MU pursues continuous accreditation
Published: Thursday, October 18, 2012
Updated: Thursday, October 18, 2012 23:10
Miami University is among twenty institutions participating in an accreditation initiative that attempts to define and examine the meaning of a college degree.
From ivy leagues to community colleges, institutions nationwide are subject to scrutiny over whether the education a student receives is worth the rising cost.
Carolyn Haynes, interim associate provost for undergraduate studies is spearheading the process of re-affirming Miami’s accreditation with the assistance of Cecilia Shore, director of the Center for Enhancement of Learning and Teaching and University Assessment.
“In a larger sense, [accreditation is] part of a national dialogue about what a college degree should mean,” Shore said.
According to Haynes, accreditation is a voluntary, peer review process that universities undergo every ten years.
The process of applying for re-accreditation every decade serves four main purposes including assuring quality to the public, easing student transfer between institutions, providing institutions with access to federal financial aid and certifying a graduate’s credentials to employers.
“The process provides colleges and universities with an opportunity for reflection, honest assessment of strengths and weaknesses, along with a chance to develop strategies for continued improvement,” Haynes said.

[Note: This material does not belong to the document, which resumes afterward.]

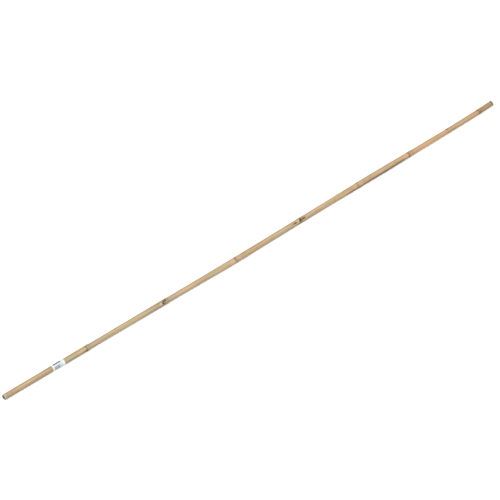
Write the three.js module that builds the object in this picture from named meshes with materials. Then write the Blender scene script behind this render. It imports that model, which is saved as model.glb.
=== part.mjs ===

Shore said there is sense of national concern about whether students and parents are getting their money’s worth.
“We want to ask what should students be able to do with a degree that sets them apart from someone who doesn’t have one,” she said.
Miami, like most public universities in Ohio, is accredited by the Higher Learning Commission (HLC) of the North Central Association of Colleges roughly every 10 years, according to Shore.
The accreditation process is voluntary and varies by region. Miami’s last accreditation was in 2005.
“In order for us to receive federal funding and aid, we need to be accredited,” Shore said.
In the past, the review has allowed HLC to examine whether an institution meets five criteria including a clear mission, its ethics, its quality of education, responsibility for and evaluation of education and the sufficiency of the institutions resources.
Miami has continually been accredited through this process since 1913, however, Shore said this is undergoing change.
In 2011, President David Hodge committed Miami to be one of twenty institutions across the nation to pioneer “Open Pathways” which is said to be a more streamlined, continuous and electronic means for re-affirmation of accreditation. Open Pathways consists of an assurance process and an improvement process.
Miami, along with the other institutions who agreed to pilot the Open Pathways option for reaffirmation of accreditation, will take on a special improvement project, which involves evaluating the usefulness of the recently founded Degree Qualifications Profile, developed by the Lumina Foundation.
“Other than a small report with basic demographics, the accrediting body didn’t interact with universities between that 10 year time,” Shore said, adding that the new process incudes reports every year and larger reports at different points throughout the 10 year period.
Shore said the initiative came at an especially convenient time for Miami as the university is undergoing a plan to redesign, so that the issues can be discussed can be applied to that.
“Already, we are joining in a national dialogue and providing valuable information for the Miami Redesign Team,” she said.
Miami’s accreditation committee will report regularly to the HLC and cohort members about the experiences with the Degree Qualification Profile and the new Open Pathway process as they prepare for an accreditation visit in 2015.
“We believe that by engaging in these approaches, we will gain significant insights into the efficacy of the Degree Qualifications Profile for Miami University and other similar institutions,” Haynes said.